The main feature that attracted me to Taglocity was its ability to automatically classify and tag messages. My dream was that email would arrive, be pre-sorted for me, and that only the important messages would be presented. Since it was already tagged, I would only have to dismiss the window after reading each message. No filing would be required.

The technology isn’t quite there yet, but it’s going in that direction. To automatically tag messages, Taglocity uses the open source CRM114 engine. For those of you who are fans of the movie Dr. Strangelove, the name “CRM114″ was lifted from that movie as described here. CRM114 was created as a spam filtering engine. A message has to meet a certain set of criteria to be able to pass through, otherwise it is blocked. See the diagram below.

The characteristics of “spam” and “not spam” messages are stored in a CSS file. Even though the .css file extension is commonly used for “Cascading Style Sheets”, it has nothing to do with style sheets or web page layouts in this context. (You will certainly, however, feel more “stylish” when using AI technology to parse your email.) Anyway, in the CRM114 world, CSS stands for “CRM114 Sparse Spectra”.

So what is in a CSS file? Well, the file contains hashed information describing a particular type or class of email. The contents are counts of various words and phrases that have been observed in emails known to belong to that class. If you open the CSS file in Notepad, it will just be a bunch of gobbly-gook since the words are hashed and the file is in a binary format. Hashing basically means that words and word groups are boiled down into fixed-length numerical codes (32 bits in the case of CRM114). This just makes the classification process easier and quicker, and helps keep a consistent structure in the CSS file. It also has a side benefit related to privacy since the words and phrases from your original emails are no longer visible. Even though the process cannot (easily) be reversed to recover the original words, the hash codes and related counts can still be compared.

So how does CRM114 hash an incoming message? First of all, it uses a 5-word sliding window to create word groups. Each of these 5-word groups is then further broken down into various permutations (sub-phrases) to create a number of “features” to describe the message. The benefit is that there will be many more features than there are words in the message. Hopefully a good percentage of these features are stable and unique for that classification of email (Yerazunis, W.S., “Sparse Binary Polynomial Hashing and the CRM114 Discriminator”). Each classification of email (spam, not spam, etc.) will get its own CSS file and therefore its own set of characteristics/features. An example of how this works is shown below.

In this example, the sentence “The quick brown fox jumps over the lazy dog” is parsed into five groups each of five words in length. For each group, sub-phrases are extracted and converted into 32-bit hash codes. The example shows this conversion for the last word group “jumps over the lazy dog”. As the CSS files are trained over numerous emails, the feature counts accumulate and patterns begin to emerge.

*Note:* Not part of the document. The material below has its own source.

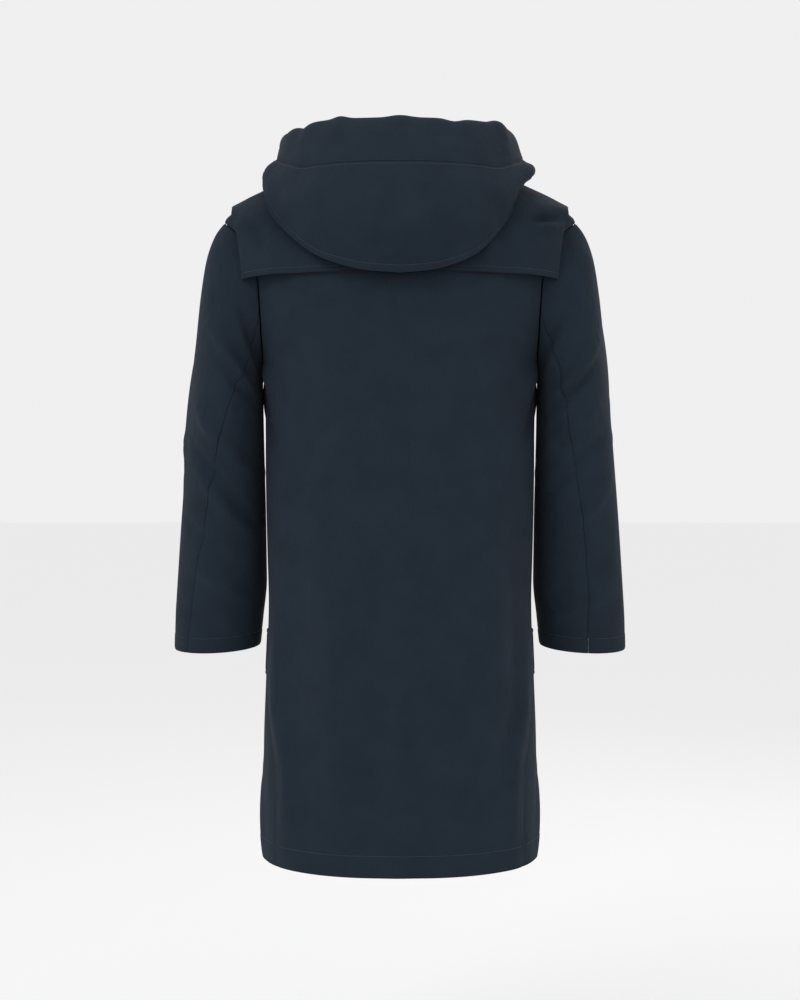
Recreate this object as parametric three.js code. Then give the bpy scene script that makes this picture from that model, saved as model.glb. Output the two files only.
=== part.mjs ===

So that’s what CRM114 does. From the basic spam classification diagram above, you can imagine how such a tool could be expanded to serve a more general classification function. Instead of picking between two classifications (spam vs. not spam), why not give it 10 or 20 possible outcomes? This is how the AutoTag function in Taglocity works. The figure below describes the basic flow.

If AutoTag is enabled, this process fires as each message hits your inbox. There is some additional help info on the Taglocity web site.

A few tips: If you plan to have lots of AutoTags defined, consider reducing the size of the CSS file, or run AutoTag manually several times each day. Under the current scheme, all of your CSS files must be loaded into memory at the start of classification. This can cause your system to grind to a halt for a few seconds, which can be pretty annoying if you get a lot of emails. I will provide information in future posts on how to manage and optimize the size and content of your CSS files. I will also provide info about some alternative algorithms that can be used within Taglocity for email classification. Until then, happy tagging!